— EXERCISE INSTRUCTIONS —
Reproduce verbatim the lines up to and including the one with "# margins ripple.", starting from the first.

— DATASET CONTENT —
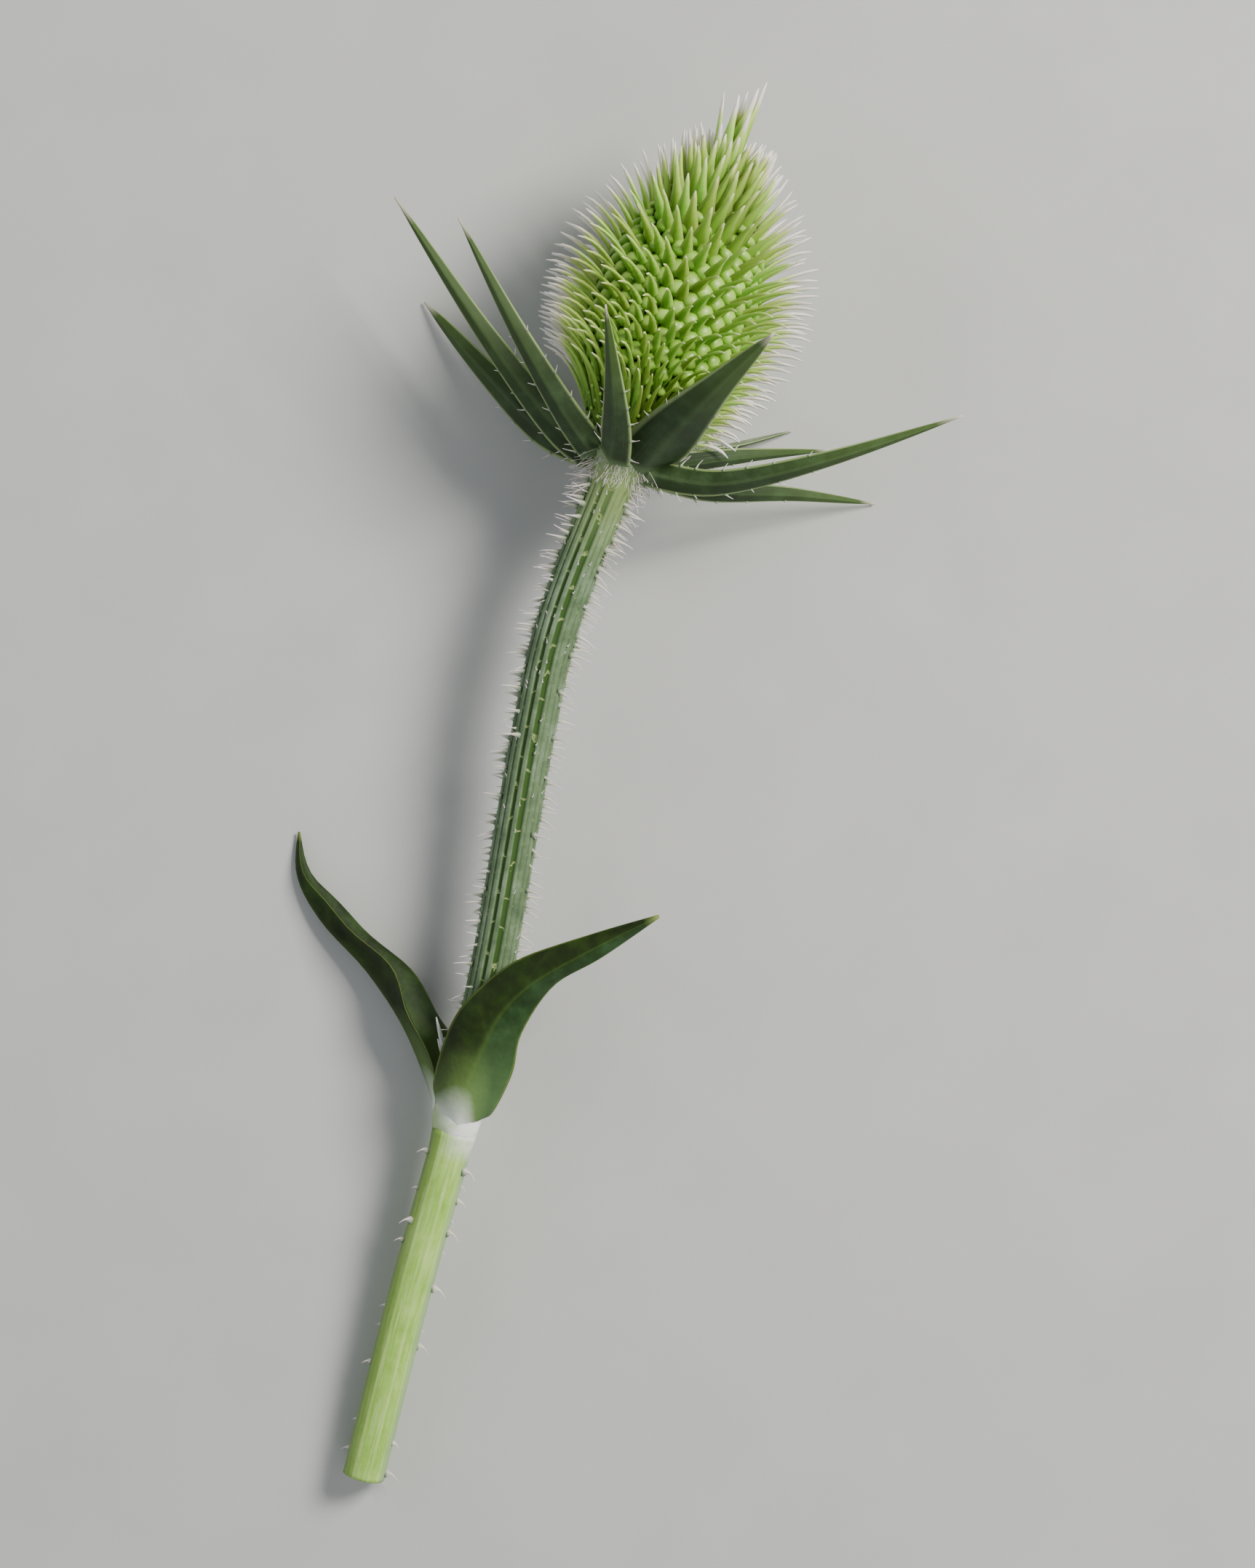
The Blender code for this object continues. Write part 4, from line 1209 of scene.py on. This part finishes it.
# %% Grow the node
NODE_ENDS = 0.005  # how far its ends reach into the two stems, where they are hidden
NODE_OUTLINE = [(0.0, 2.7), (0.12, 2.96), (0.5, 3.12), (0.85, 3.08), (1.0, 2.8)]
LEAF_SIDES = (math.radians(85), math.radians(185))
LEAF_FOOT = 0.25  # how far the foot of each leaf swells the collar
bm = new_piece()


def node_radius(along, turn):
    """Radius of the collar, fuller where a leaf leaves from it."""
    nearest = min(turn_between(turn, one) for one in LEAF_SIDES)
    swell = LEAF_FOOT * math.exp(-((nearest / 0.7) ** 2)) * math.sin(math.pi * along)
    return outline_at(NODE_OUTLINE, along) + swell


grow(bm, NECK_TUBE, stem_rule((NODE_SPAN[0] - NODE_ENDS, NODE_SPAN[1] + NODE_ENDS), node_radius))
finish_piece(bm, "swollen_node", [node_tissue], ["leaf_node_collar"])

# %% [markdown]
# ## Leaf pair
#
# A leaf is one more pressed tube. Its margins and midrib follow the three lines of the CAD leaf. The
# midrib stands out on the lower face, the halves bulge a little between midrib and margin, and the
# margins ripple.

# %% Grow the leaves
LEAF_BLADE = tube_template("blade_of_twenty_four_sides", 34, 24)
LEAF_HALF_THICKNESS = 0.2
LEAF_RIDGE, LEAF_BELLY = 0.22, 0.12  # of the midrib in mm, and of the halves as a share of their width
RIPPLES, RIPPLE_HEIGHT, RIPPLE_START = 3.4, 0.35, 0.6
# Left margin, midrib and right margin of each leaf, seen from its foot
RIGHT_LEAF = (
    [(-25.3, -42.0, 8.3), (-25.4, -38.6, 9.2), (-23.4, -32.0, 11.6), (-20.2, -27.4, 13.4),
     (-14.1, -22.8, 15.4), (-4.5, -19.4, 18.3), (4.0, -16.9, 20.4)],
    [(-22.3, -45.4, 10.0), (-21.9, -42.2, 11.7), (-19.6, -36.2, 12.6), (-16.6, -30.2, 14.4),
     (-12.2, -25.9, 16.4), (-4.4, -21.4, 19.0), (4.1, -17.1, 20.6)],
    [(-19.4, -44.2, 8.6), (-17.6, -43.0, 9.2), (-15.1, -38.0, 11.4), (-13.7, -32.4, 13.4),
     (-9.6, -26.3, 15.8), (-3.4, -22.6, 18.4), (4.2, -17.3, 20.5)],
)
LEFT_LEAF = (
    [(-25.0, -40.0, 8.2), (-25.8, -36.9, 8.0), (-28.6, -30.2, 8.4), (-31.4, -24.0, 7.2),
     (-37.4, -18.0, 4.6), (-42.6, -12.4, 2.4), (-43.4, -6.4, 0.7)],
    [(-25.3, -43.0, 6.2), (-25.9, -40.2, 5.8), (-29.3, -31.9, 5.0), (-34.2, -24.5, 3.6),
     (-40.2, -18.0, 2.2), (-43.5, -12.0, 1.2), (-43.5, -6.3, 0.6)],
    [(-23.4, -41.6, 5.0), (-22.6, -35.5, 4.2), (-24.6, -30.6, 3.0), (-28.9, -24.6, 2.0),
     (-35.4, -18.3, 1.2), (-41.4, -12.6, 0.8), (-43.4, -6.5, 0.5)],
)


def leaf_rule(left_margin, midrib, right_margin):
    """place(along, turn) of a leaf between its two margins and its midrib."""

    def place(along, turn):
        across, lift = widen(turn), math.sin(turn)
        rib, tangent = along_line(midrib, along)
        left, right = smooth_line(left_margin, along), smooth_line(right_margin, along)
        margin = right if across > 0 else left
        here = rib.lerp(margin, abs(across))
        outward = tangent.cross(right - left).normalized()
        half = (margin - rib).length
        ridge = LEAF_RIDGE * math.exp(-((across / 0.12) ** 2)) * min(1.0, half / 3) * max(0.0, lift)
        belly = LEAF_BELLY * half * math.sin(math.pi * abs(across))
        wave = RIPPLE_HEIGHT * min(1.0, half / 3) * abs(across) ** 3
        wave *= math.sin(math.tau * RIPPLES * along + RIPPLE_START)
        push = LEAF_HALF_THICKNESS * lift * min(1.0, 0.4 + half) + ridge - belly + wave
        return rest_on_table((here + outward * push) * MM)

    return place


# The half in the light is paler, on the right leaf more so
for name, lines, bright in (("leaf_right", RIGHT_LEAF, 1.0), ("leaf_left", LEFT_LEAF, 0.3)):
    bm = new_piece()
    grow(
        bm, LEAF_BLADE, leaf_rule(*lines), across=widen,
        tint=lambda along, turn: bright * (0.5 + 0.5 * math.tanh(6 * math.cos(turn))),
    )
    finish_piece(bm, f"{name}_blade", [leaf_blade], [name])

# %% [markdown]
# ## Bud in the leaf's angle
#
# A small pointed bud stands between the left leaf and the stem. It is a short thick prickle of pale
# tissue with two narrow scales round its foot.

# %% Grow the axillary bud
SPIKE = tube_template("spike_of_eight_sides", 10, 8)
BUD_BASE, BUD_TIP = Vector((-23.9, -36.2, 6.5)), Vector((-25.1, -30.6, 8.6))
SPIKE_GIRTH, SCALE_GIRTH = 0.28, 0.24
SCALE_ASIDE = 0.2


def spike_rule(foot, direction, length, girth):
    """place(along, turn) of a spike that is thickest in its lower half."""
    direction, side, other = with_sides(direction)

    def place(along, turn):
        radius = girth * math.sin(math.pi * min(1.0, 0.25 + 0.72 * along)) ** 0.8 + 0.03
        spot = foot + direction * (length * along) + side * (radius * math.cos(turn))
        return (spot + other * (radius * math.sin(turn))) * MM

    return place


bm = new_piece()
reach = BUD_TIP - BUD_BASE
grow(bm, SPIKE, spike_rule(BUD_BASE, reach, reach.length, SPIKE_GIRTH))
for lean in (-SCALE_ASIDE, SCALE_ASIDE):
    aside = reach.cross(Vector((0, 0, 1))).normalized() * lean
    slant = reach.normalized() + aside * 0.4
    grow(bm, SPIKE, spike_rule(BUD_BASE + aside, slant, reach.length * 0.5, SCALE_GIRTH))
finish_piece(bm, "bud_in_leaf_angle", [node_tissue], ["axillary_bud"])

# %% [markdown]
# ## Table, light and camera
#
# The head lies on a plain pale table top. One large soft lamp from the upper right models the
# buds, as in the picture, and a weaker one from the left keeps the shaded side readable. The camera
# looks straight down, with the top of the picture towards +Y, through a long lens that hardly
# enlarges what stands up.

# %% Table
TABLE_HALF = 4.0
table_board, add, feed = start_material("matt_pale_table_board", specular=0.3)
here = add("TexCoord", out="Object")
grain = add("TexNoise", {"Vector": here, "Scale": 60.0, "Detail": 4.0})
feed("Base Color", add("ValToRGB", {0: grain}, stops=[(0.3, "BDBFBE"), (0.7, "C2C4C2")]))
feed("Roughness", add("MapRange", (grain, 0.0, 1.0, 0.65, 0.75)))
bm = bmesh.new()
bmesh.ops.create_grid(bm, x_segments=1, y_segments=1, size=TABLE_HALF)
mesh = bpy.data.meshes.new("table_top")
bm.to_mesh(mesh)
bm.free()
mesh.materials.append(table_board)
table = bpy.data.objects.new("table_top", mesh)
bpy.context.scene.collection.objects.link(table)
table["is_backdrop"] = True

# %% Lamps and world
LOOK_AT = Vector((0.0, 0.005, 0.015))


def add_lamp(name, place, size, power, code):
    """A square soft lamp that shines at the head."""
    data = bpy.data.lights.new(name, "AREA")
    data.shape = "SQUARE"
    data.size, data.energy, data.color = size, power, colour(code)[:3]
    lamp = bpy.data.objects.new(name, data)
    lamp.location = place
    lamp.rotation_euler = (LOOK_AT - lamp.location).to_track_quat("-Z", "Y").to_euler()
    bpy.context.scene.collection.objects.link(lamp)


add_lamp("soft_key", (0.5, 0.3, 0.56), 0.3, 10.0, "FFFAF2")
add_lamp("soft_fill", (-0.62, 0.12, 0.45), 0.5, 1.0, "F3F7FF")
add_lamp("low_front", (0.1, -0.8, 0.4), 0.4, 1.2, "FFFFFF")
world = bpy.data.worlds.new("pale_studio")
world.use_nodes = True
background = world.node_tree.nodes["Background"].inputs
background["Color"].default_value = colour("E9ECEF")
background["Strength"].default_value = 0.36
bpy.context.scene.world = world

# %% Camera
LENS = 150.0
SENSOR = 36.0
PICTURE_HEIGHT = 0.205  # metres of the table that the picture's long side takes in
FOCUS_HEIGHT = 0.012
lens = bpy.data.cameras.new("camera")
lens.lens, lens.sensor_width = LENS, SENSOR
camera = bpy.data.objects.new("camera", lens)
distance = PICTURE_HEIGHT / 2 * LENS / (SENSOR / 2)
camera.location = (0.0, 0.0, FOCUS_HEIGHT + distance)
bpy.context.scene.collection.objects.link(camera)
bpy.context.scene.camera = camera
print("camera height above the table in mm:", round(camera.location.z / MM))

# %% [markdown]
# ## Sizes of both boxes
#
# The fine pieces should fill the same box as the CAD model, and both boxes are printed.

# %% Sizes
boxes = {"cad": [list(corner) for corner in cad_box], "visual": [list(corner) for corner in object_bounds()]}
for name, (low, high) in boxes.items():
    print(name, "box in mm:", [round((b - a) / MM, 1) for a, b in zip(low, high)])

— ANSWER TO THE EXERCISE —
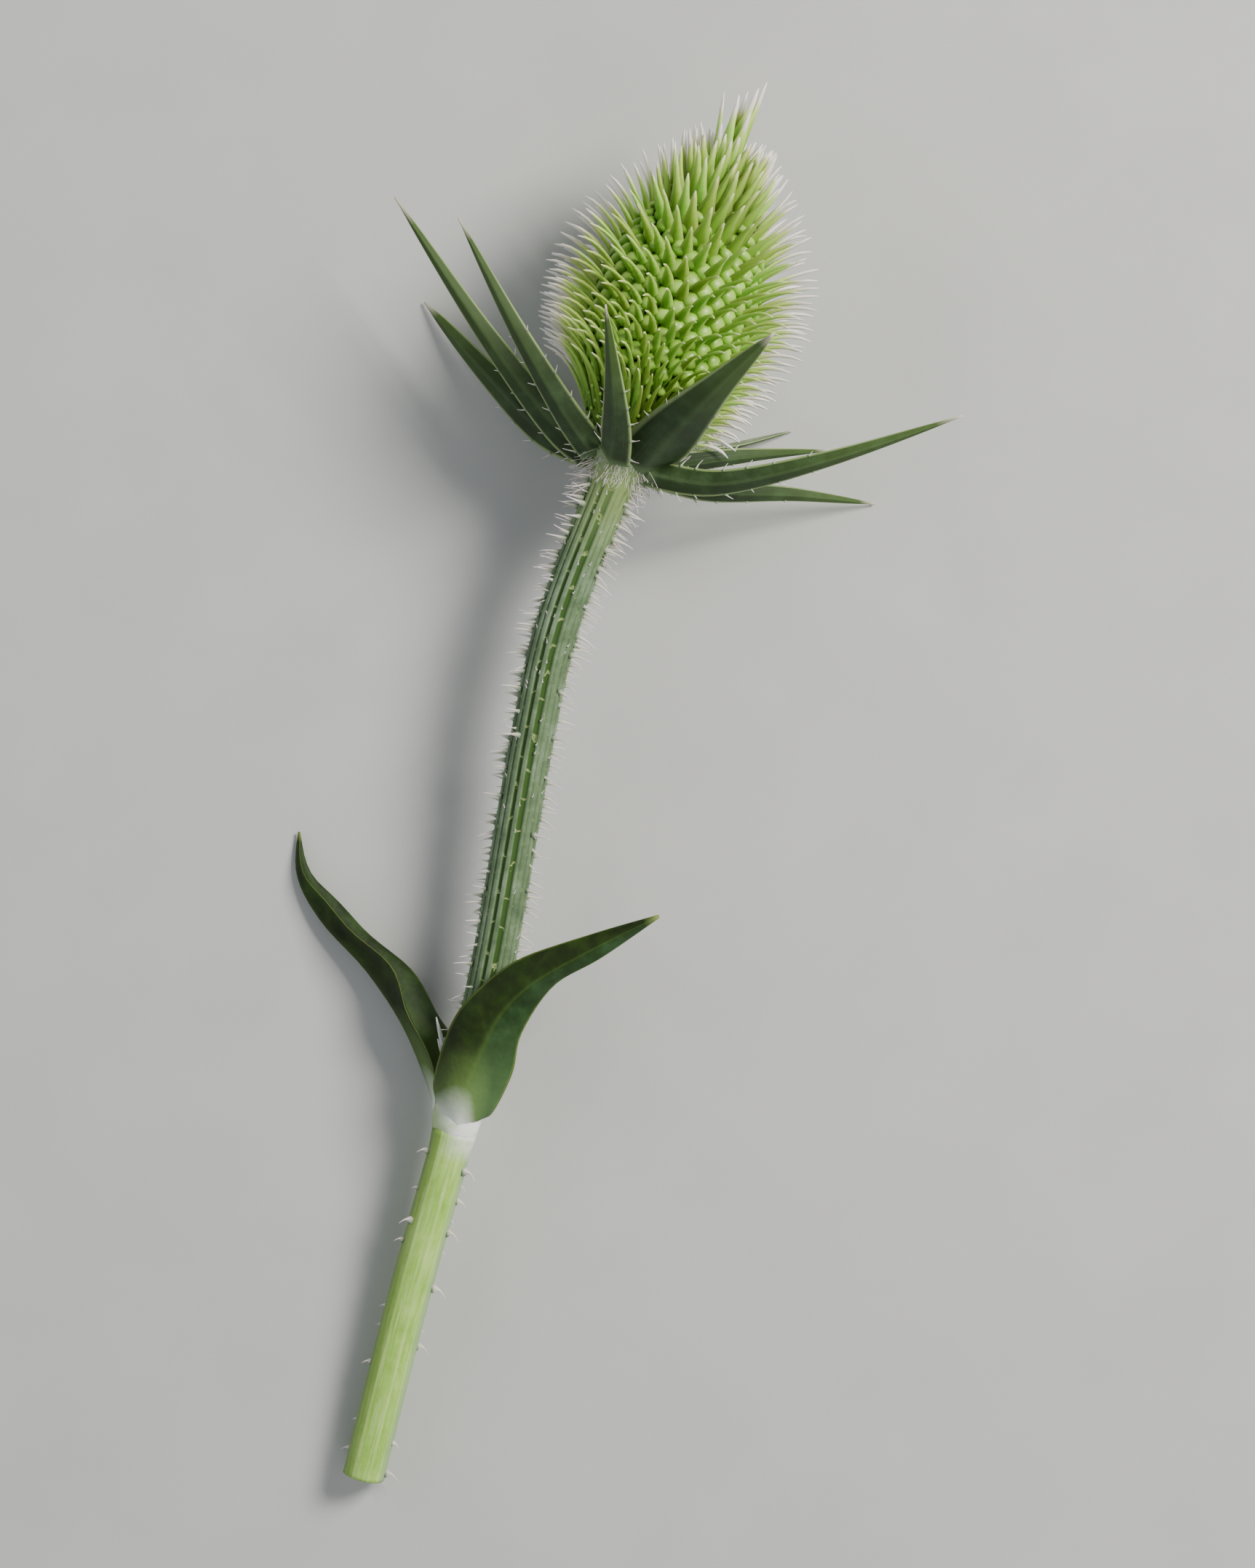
The Blender code for this object continues. Write part 4, from line 1209 of scene.py on. This part finishes it.
# %% Grow the node
NODE_ENDS = 0.005  # how far its ends reach into the two stems, where they are hidden
NODE_OUTLINE = [(0.0, 2.7), (0.12, 2.96), (0.5, 3.12), (0.85, 3.08), (1.0, 2.8)]
LEAF_SIDES = (math.radians(85), math.radians(185))
LEAF_FOOT = 0.25  # how far the foot of each leaf swells the collar
bm = new_piece()


def node_radius(along, turn):
    """Radius of the collar, fuller where a leaf leaves from it."""
    nearest = min(turn_between(turn, one) for one in LEAF_SIDES)
    swell = LEAF_FOOT * math.exp(-((nearest / 0.7) ** 2)) * math.sin(math.pi * along)
    return outline_at(NODE_OUTLINE, along) + swell


grow(bm, NECK_TUBE, stem_rule((NODE_SPAN[0] - NODE_ENDS, NODE_SPAN[1] + NODE_ENDS), node_radius))
finish_piece(bm, "swollen_node", [node_tissue], ["leaf_node_collar"])

# %% [markdown]
# ## Leaf pair
#
# A leaf is one more pressed tube. Its margins and midrib follow the three lines of the CAD leaf. The
# midrib stands out on the lower face, the halves bulge a little between midrib and margin, and the
# margins ripple.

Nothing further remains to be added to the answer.